Interview with William Hooks
Raleigh News and Observer, 1993

Family and Christmas have always been important to Chapel Hill writer, William Hooks. A year and a half ago, William Hooks came home to North Carolina and soon after, wrote The Mighty Santa Fe. (Macmillan, $14.95; ages 5-8). Hooks left Chapel Hill after seven years at UNC in 1950 to pursue a career of theater and dance in New York City. He returned after having successfully enjoyed this career and twenty-five years of chairing publication at Bank Street School, one of the most prestigious education colleges in the country.

While in New York, Hooks also managed to write forty-two children's books and twelve adult books on child development. Hooks was in New York for forty years and "except for one Christmas, I always came back. I have had a four-generation family Christmas for as long as I can remember." It makes sense that the first book he wrote after coming home puts Christmas and a four-generational family together.

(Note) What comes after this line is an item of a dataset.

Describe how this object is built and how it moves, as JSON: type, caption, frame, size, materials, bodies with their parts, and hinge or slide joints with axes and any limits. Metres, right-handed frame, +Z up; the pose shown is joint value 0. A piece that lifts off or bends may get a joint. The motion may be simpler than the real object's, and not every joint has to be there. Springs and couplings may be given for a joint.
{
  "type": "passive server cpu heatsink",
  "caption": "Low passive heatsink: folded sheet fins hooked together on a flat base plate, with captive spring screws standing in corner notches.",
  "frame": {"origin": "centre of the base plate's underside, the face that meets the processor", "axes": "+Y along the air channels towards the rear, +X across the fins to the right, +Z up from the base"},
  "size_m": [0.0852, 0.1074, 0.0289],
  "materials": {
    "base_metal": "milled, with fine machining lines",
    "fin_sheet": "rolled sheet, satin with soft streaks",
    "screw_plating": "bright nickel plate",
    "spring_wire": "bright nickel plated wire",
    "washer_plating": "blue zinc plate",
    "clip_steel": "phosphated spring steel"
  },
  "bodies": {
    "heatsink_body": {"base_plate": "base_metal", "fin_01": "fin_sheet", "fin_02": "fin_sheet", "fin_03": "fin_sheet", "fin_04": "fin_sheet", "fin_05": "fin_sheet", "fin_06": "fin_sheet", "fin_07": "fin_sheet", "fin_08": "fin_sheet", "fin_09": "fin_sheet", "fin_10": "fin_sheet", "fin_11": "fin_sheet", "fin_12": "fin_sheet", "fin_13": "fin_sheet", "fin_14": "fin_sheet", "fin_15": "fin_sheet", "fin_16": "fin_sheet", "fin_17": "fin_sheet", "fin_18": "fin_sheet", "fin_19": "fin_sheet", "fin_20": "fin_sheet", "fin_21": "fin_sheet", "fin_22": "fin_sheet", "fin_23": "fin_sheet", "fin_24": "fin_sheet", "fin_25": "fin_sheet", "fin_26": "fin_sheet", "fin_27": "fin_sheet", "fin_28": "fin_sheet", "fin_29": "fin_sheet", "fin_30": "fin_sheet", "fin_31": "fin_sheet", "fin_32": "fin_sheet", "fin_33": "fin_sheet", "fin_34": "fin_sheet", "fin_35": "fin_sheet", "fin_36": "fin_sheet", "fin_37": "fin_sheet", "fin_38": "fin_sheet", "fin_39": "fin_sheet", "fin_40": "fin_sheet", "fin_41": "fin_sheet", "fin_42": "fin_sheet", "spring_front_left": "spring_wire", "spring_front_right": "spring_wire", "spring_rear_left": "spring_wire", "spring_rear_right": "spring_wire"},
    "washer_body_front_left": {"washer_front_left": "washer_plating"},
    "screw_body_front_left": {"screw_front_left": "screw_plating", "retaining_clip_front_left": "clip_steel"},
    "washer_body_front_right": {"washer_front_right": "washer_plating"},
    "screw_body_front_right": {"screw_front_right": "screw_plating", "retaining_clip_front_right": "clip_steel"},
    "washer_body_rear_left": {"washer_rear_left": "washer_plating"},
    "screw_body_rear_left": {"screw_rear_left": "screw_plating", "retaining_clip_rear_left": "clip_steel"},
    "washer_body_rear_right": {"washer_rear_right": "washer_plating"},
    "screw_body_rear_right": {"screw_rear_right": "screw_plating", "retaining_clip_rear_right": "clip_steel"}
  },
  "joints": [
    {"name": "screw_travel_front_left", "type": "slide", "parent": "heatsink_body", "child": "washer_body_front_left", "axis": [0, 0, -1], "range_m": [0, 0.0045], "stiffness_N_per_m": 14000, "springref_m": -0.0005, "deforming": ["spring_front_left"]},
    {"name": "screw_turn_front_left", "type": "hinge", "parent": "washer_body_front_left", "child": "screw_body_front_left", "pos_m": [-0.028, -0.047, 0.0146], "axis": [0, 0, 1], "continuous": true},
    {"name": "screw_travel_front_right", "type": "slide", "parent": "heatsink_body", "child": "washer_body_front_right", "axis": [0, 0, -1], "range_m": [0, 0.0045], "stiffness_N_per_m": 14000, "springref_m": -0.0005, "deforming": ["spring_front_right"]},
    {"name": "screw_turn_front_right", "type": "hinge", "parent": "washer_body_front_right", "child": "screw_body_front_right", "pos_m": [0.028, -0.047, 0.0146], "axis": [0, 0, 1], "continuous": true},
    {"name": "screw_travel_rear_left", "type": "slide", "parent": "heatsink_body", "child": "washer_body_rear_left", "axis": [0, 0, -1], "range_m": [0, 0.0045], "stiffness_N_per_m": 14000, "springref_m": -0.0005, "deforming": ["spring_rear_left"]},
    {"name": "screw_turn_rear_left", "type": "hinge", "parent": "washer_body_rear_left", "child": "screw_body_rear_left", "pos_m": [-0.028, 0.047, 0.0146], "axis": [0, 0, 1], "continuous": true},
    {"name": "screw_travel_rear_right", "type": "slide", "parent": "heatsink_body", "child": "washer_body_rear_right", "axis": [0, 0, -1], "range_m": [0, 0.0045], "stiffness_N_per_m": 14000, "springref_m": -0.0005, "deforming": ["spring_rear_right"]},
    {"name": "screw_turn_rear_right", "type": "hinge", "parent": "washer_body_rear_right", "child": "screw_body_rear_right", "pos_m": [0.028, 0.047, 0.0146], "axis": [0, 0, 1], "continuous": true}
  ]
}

William, the main character in The Mighty Santa Fe , is a train worshipper who must leave his train behind when he travels to a family reunion. What's worse, when he gets there he's overwhelmed by all his relatives, especially his great-grandmother the eccentric, shriveled-looking Granny Blue. His discomfort increases when the electricity fails and not even an old-fashioned picnic in front of the fire helps. Everything is strange to poor William, but in a subtle shift, strange becomes magical. In the middle of the night, Granny Blue guides him up attic stairs where he discovers a magical train, wondrous adventure, and begins a special relationship with his great-grandmother. William Hooks captures coming home to family in the way Southern writers do best. His expressions are evocative, his verb choices exciting, but best of all is his apparently effortless balancing. He lets readers believe reality and fantasy can merge and a warm family relationship can grow on a freezing cold Christmas eve night.

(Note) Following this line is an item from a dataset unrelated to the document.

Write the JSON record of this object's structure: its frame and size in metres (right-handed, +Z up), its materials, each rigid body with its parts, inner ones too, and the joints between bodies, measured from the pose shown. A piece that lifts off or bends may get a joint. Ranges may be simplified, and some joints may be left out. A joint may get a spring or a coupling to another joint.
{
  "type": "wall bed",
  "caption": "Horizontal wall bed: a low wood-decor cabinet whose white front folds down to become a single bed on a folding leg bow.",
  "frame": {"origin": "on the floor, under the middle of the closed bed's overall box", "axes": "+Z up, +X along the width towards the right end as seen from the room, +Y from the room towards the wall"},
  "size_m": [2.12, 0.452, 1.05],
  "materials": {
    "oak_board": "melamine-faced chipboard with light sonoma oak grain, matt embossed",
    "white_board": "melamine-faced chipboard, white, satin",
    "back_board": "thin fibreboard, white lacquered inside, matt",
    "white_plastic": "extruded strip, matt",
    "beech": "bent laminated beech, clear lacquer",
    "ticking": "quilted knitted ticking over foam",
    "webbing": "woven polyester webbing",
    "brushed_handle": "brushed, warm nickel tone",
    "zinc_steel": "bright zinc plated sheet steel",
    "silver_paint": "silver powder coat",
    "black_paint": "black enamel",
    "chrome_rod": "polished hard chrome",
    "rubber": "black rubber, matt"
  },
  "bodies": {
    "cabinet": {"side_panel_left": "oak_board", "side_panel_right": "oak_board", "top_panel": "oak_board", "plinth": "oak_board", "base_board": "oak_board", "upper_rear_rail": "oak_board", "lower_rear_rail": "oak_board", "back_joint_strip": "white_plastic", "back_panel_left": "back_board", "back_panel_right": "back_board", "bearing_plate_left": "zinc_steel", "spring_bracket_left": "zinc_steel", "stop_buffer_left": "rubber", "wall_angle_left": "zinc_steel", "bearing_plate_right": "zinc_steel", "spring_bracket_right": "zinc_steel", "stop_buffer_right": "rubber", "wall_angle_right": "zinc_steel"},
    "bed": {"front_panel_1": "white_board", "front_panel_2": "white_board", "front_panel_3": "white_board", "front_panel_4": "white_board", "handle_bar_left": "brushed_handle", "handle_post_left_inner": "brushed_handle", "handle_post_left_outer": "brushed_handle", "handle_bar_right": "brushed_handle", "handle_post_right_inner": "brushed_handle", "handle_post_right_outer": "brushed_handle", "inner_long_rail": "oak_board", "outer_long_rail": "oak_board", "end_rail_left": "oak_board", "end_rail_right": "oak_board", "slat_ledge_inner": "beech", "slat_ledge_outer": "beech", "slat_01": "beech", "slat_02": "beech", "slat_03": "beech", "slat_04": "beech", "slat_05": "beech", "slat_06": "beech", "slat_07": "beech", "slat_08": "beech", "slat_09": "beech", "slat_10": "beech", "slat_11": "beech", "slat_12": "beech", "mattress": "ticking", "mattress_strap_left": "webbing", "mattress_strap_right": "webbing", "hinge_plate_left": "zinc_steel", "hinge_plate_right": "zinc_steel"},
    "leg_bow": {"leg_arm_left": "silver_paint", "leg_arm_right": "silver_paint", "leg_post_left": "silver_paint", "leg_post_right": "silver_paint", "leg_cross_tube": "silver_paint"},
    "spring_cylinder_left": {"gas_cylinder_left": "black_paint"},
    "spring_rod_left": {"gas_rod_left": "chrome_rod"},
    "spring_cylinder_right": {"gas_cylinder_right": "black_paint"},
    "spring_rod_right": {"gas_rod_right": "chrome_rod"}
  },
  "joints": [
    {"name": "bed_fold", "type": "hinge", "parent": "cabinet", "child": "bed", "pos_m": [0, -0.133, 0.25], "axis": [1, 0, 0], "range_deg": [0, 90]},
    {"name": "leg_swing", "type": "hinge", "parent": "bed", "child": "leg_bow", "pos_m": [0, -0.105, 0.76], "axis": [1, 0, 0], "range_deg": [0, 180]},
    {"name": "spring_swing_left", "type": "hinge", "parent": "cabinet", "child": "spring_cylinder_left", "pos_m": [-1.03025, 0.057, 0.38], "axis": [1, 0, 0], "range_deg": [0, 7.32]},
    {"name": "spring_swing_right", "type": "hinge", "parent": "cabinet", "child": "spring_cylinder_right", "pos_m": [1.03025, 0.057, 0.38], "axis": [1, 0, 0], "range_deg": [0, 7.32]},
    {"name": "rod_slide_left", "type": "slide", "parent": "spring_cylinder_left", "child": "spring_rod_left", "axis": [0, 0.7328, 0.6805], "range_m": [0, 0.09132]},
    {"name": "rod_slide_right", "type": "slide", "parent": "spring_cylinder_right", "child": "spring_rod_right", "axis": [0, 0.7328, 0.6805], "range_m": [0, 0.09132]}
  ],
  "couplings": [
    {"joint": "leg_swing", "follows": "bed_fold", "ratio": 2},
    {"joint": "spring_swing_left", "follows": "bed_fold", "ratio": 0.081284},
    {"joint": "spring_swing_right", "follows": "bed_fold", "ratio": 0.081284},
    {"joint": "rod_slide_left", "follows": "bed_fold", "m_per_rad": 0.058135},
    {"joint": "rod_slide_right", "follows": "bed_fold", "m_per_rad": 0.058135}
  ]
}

Hooks writes The Mighty Santa Fe in part from his childhood remembrances of being afraid of his great-grandmother, not so much because of her looks, but "because she was such an icon, she was a Civil War widow who'd been sainted by the three generations between us!"

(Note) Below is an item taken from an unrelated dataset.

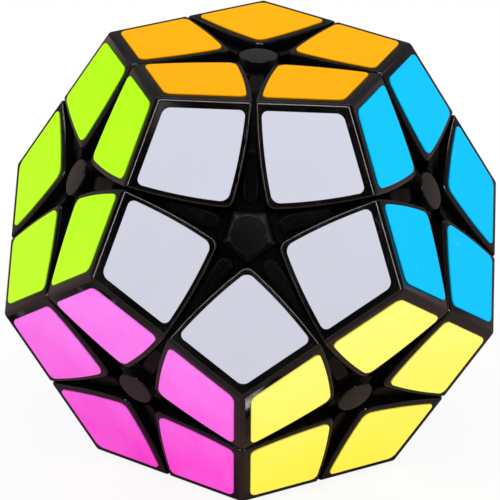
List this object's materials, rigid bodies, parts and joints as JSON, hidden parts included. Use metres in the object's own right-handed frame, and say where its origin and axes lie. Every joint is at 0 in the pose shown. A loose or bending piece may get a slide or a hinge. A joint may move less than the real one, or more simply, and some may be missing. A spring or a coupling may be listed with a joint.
{
  "type": "dodecahedron twisty puzzle",
  "caption": "Twelve-sided turning puzzle: kite-stickered corner pieces round black hubs on a sprung core, with three independent faces turning.",
  "frame": {"origin": "centre of the core ball, which is the centre of the dodecahedron", "axes": "+Z out of the orange face, -Z out of the red face it rests on, -Y towards the light grey face above the front, +X to the right of it"},
  "size_m": [0.0814, 0.0854, 0.07],
  "materials": {
    "vinyl_orange": "semi-gloss printed vinyl film",
    "vinyl_grey": "semi-gloss printed vinyl film",
    "vinyl_sky_blue": "semi-gloss printed vinyl film",
    "vinyl_cream": "semi-gloss printed vinyl film",
    "vinyl_pink": "semi-gloss printed vinyl film",
    "vinyl_lime": "semi-gloss printed vinyl film",
    "vinyl_red": "semi-gloss printed vinyl film",
    "vinyl_purple": "semi-gloss printed vinyl film",
    "vinyl_yellow": "semi-gloss printed vinyl film",
    "vinyl_dark_green": "semi-gloss printed vinyl film",
    "vinyl_white": "semi-gloss printed vinyl film",
    "vinyl_dark_blue": "semi-gloss printed vinyl film",
    "shell_plastic": "glossy injection-moulded ABS",
    "cap_plastic": "satin injection-moulded ABS",
    "edge_plastic": "satin injection-moulded ABS",
    "hub_plastic": "satin injection-moulded ABS",
    "foot_plastic": "satin injection-moulded ABS",
    "core_plastic": "satin injection-moulded ABS",
    "screw_steel": "zinc plated",
    "washer_steel": "bright",
    "spring_steel": "drawn wire"
  },
  "bodies": {
    "core_body": {"centre_caps_body": "cap_plastic", "core_lower_half": "core_plastic", "core_upper_half": "core_plastic", "corner_feet_body": "foot_plastic", "corner_shells_body": "shell_plastic", "dark_green_stickers_body": "vinyl_dark_green", "face_centre_dark_green": "hub_plastic", "face_centre_grey": "hub_plastic", "face_centre_lime": "hub_plastic", "face_centre_pink": "hub_plastic", "face_centre_purple": "hub_plastic", "face_centre_red": "hub_plastic", "face_centre_sky_blue": "hub_plastic", "face_centre_white": "hub_plastic", "face_centre_yellow": "hub_plastic", "grey_stickers_body": "vinyl_grey", "hidden_edges_body": "edge_plastic", "lime_stickers_body": "vinyl_lime", "pink_stickers_body": "vinyl_pink", "purple_stickers_body": "vinyl_purple", "red_stickers_body": "vinyl_red", "sky_blue_stickers_body": "vinyl_sky_blue", "spring_washers": "washer_steel", "tension_screws": "screw_steel", "tension_springs": "spring_steel", "white_stickers_body": "vinyl_white", "yellow_stickers_body": "vinyl_yellow"},
    "orange_layer": {"centre_cap_orange_layer": "cap_plastic", "corner_feet_orange_layer": "foot_plastic", "corner_shells_orange_layer": "shell_plastic", "face_centre_orange": "hub_plastic", "grey_stickers_orange_layer": "vinyl_grey", "hidden_edges_orange_layer": "edge_plastic", "lime_stickers_orange_layer": "vinyl_lime", "orange_stickers_orange_layer": "vinyl_orange", "purple_stickers_orange_layer": "vinyl_purple", "sky_blue_stickers_orange_layer": "vinyl_sky_blue", "yellow_stickers_orange_layer": "vinyl_yellow"},
    "cream_layer": {"centre_cap_cream_layer": "cap_plastic", "corner_feet_cream_layer": "foot_plastic", "corner_shells_cream_layer": "shell_plastic", "cream_stickers_cream_layer": "vinyl_cream", "dark_green_stickers_cream_layer": "vinyl_dark_green", "face_centre_cream": "hub_plastic", "grey_stickers_cream_layer": "vinyl_grey", "hidden_edges_cream_layer": "edge_plastic", "pink_stickers_cream_layer": "vinyl_pink", "red_stickers_cream_layer": "vinyl_red", "sky_blue_stickers_cream_layer": "vinyl_sky_blue"},
    "dark_blue_layer": {"centre_cap_dark_blue_layer": "cap_plastic", "corner_feet_dark_blue_layer": "foot_plastic", "corner_shells_dark_blue_layer": "shell_plastic", "dark_blue_stickers_dark_blue_layer": "vinyl_dark_blue", "face_centre_dark_blue": "hub_plastic", "hidden_edges_dark_blue_layer": "edge_plastic", "lime_stickers_dark_blue_layer": "vinyl_lime", "pink_stickers_dark_blue_layer": "vinyl_pink", "red_stickers_dark_blue_layer": "vinyl_red", "white_stickers_dark_blue_layer": "vinyl_white", "yellow_stickers_dark_blue_layer": "vinyl_yellow"}
  },
  "joints": [
    {"name": "face_turn_orange", "type": "hinge", "parent": "core_body", "child": "orange_layer", "pos_m": [0, 0, 0], "axis": [0, 0, 1], "continuous": true},
    {"name": "face_turn_cream", "type": "hinge", "parent": "core_body", "child": "cream_layer", "pos_m": [0, 0, 0], "axis": [0.5257, -0.7236, -0.4472], "continuous": true},
    {"name": "face_turn_dark_blue", "type": "hinge", "parent": "core_body", "child": "dark_blue_layer", "pos_m": [0, 0, 0], "axis": [-0.8507, 0.2764, -0.4472], "continuous": true}
  ]
}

Hooks is now ensconced in a comfy carriage house in Chapel Hill where he's discovered the joys of gardening and being surrounded by extended family that includes a niece, her husband, and their three young children. One of children, William, is the train buff and inspiration for The Mighty Santa Fe .

Hooks has always been committed to children. "First of all, I've always been surrounded by children. I come from a clan, not a family...I have forty-some first cousins. At Bank Street, there were always about 450 kids right underfoot from six months to fourteen years. But who isn't devoted to children? It's a human instinct!"